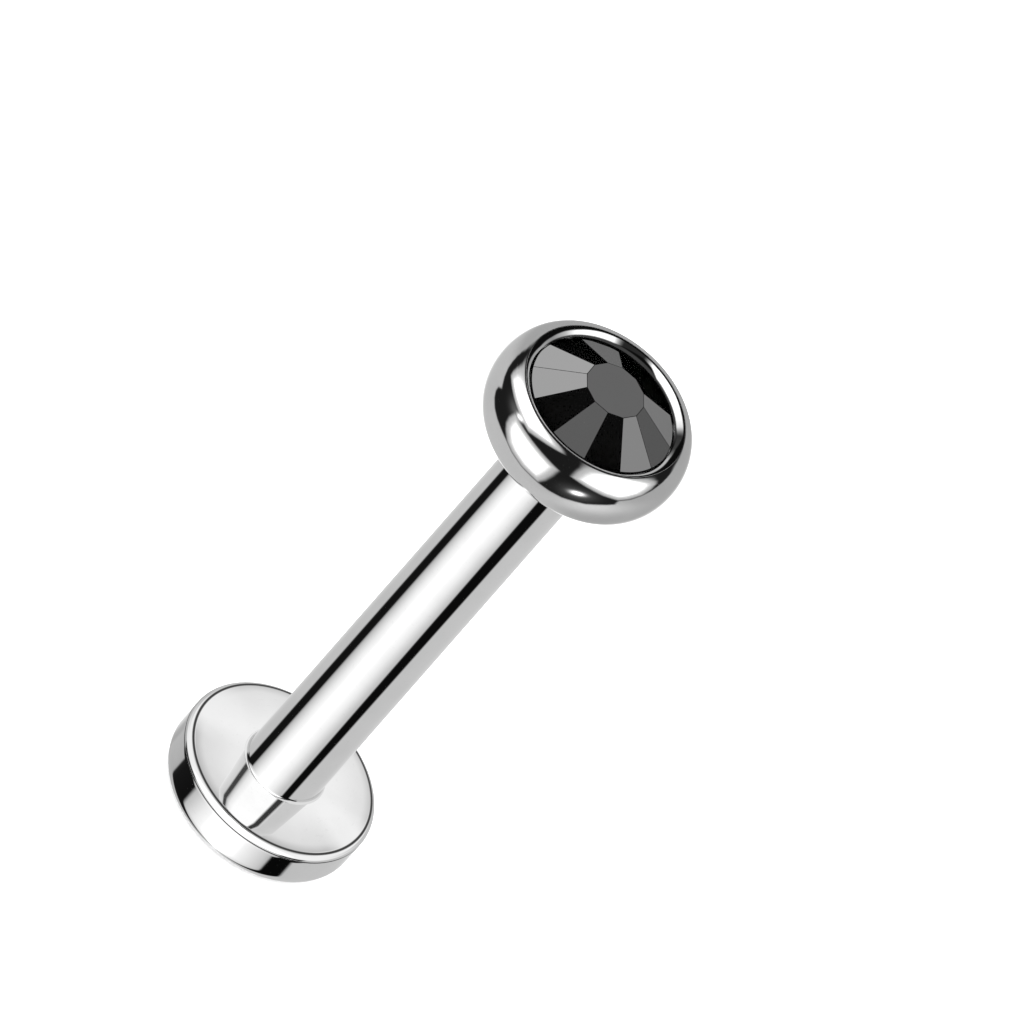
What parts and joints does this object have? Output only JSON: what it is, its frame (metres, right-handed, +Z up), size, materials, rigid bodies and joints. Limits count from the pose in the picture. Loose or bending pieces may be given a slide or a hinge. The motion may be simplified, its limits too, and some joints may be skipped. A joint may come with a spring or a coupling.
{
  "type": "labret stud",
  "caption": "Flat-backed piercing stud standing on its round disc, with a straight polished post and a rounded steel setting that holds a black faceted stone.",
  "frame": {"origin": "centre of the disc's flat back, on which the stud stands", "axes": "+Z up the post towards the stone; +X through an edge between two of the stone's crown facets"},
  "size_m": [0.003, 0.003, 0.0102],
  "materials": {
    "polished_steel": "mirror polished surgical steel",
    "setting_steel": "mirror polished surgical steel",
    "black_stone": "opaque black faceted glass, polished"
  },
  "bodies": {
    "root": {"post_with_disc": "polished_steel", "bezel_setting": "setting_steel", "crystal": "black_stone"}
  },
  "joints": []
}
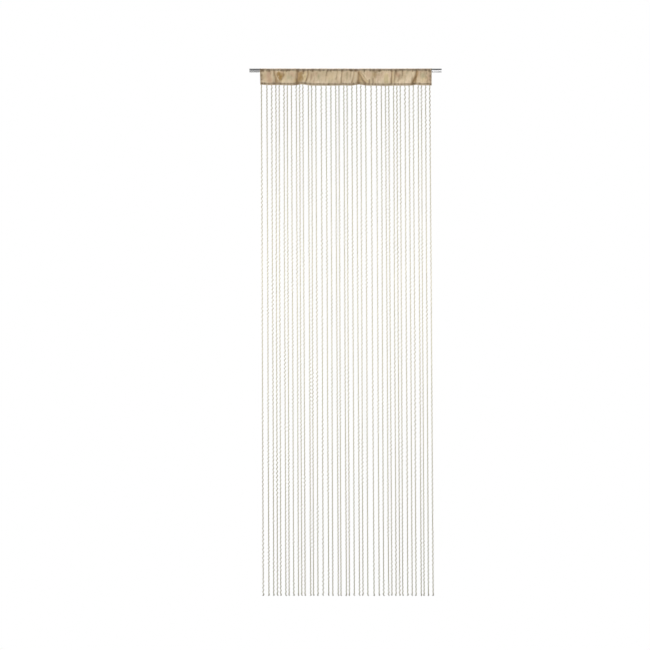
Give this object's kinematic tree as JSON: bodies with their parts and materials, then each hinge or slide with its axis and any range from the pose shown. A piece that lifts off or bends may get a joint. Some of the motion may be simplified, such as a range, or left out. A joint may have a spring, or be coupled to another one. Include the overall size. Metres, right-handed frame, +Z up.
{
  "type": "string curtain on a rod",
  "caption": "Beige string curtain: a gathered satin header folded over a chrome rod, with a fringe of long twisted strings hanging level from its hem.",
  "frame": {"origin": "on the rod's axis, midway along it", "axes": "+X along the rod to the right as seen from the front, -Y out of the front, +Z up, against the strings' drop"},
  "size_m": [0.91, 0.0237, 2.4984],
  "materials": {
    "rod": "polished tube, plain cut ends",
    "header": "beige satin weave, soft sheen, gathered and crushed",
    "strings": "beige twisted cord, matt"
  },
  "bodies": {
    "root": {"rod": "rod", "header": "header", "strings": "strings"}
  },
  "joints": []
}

### Required task
From the line that contains "Give this object's" to the last line of the material above, repeat every line exactly, keeping both the first and the last.

### Response to this exercise
Give this object's kinematic tree as JSON: bodies with their parts and materials, then each hinge or slide with its axis and any range from the pose shown. A piece that lifts off or bends may get a joint. Some of the motion may be simplified, such as a range, or left out. A joint may have a spring, or be coupled to another one. Include the overall size. Metres, right-handed frame, +Z up.
{
  "type": "string curtain on a rod",
  "caption": "Beige string curtain: a gathered satin header folded over a chrome rod, with a fringe of long twisted strings hanging level from its hem.",
  "frame": {"origin": "on the rod's axis, midway along it", "axes": "+X along the rod to the right as seen from the front, -Y out of the front, +Z up, against the strings' drop"},
  "size_m": [0.91, 0.0237, 2.4984],
  "materials": {
    "rod": "polished tube, plain cut ends",
    "header": "beige satin weave, soft sheen, gathered and crushed",
    "strings": "beige twisted cord, matt"
  },
  "bodies": {
    "root": {"rod": "rod", "header": "header", "strings": "strings"}
  },
  "joints": []
}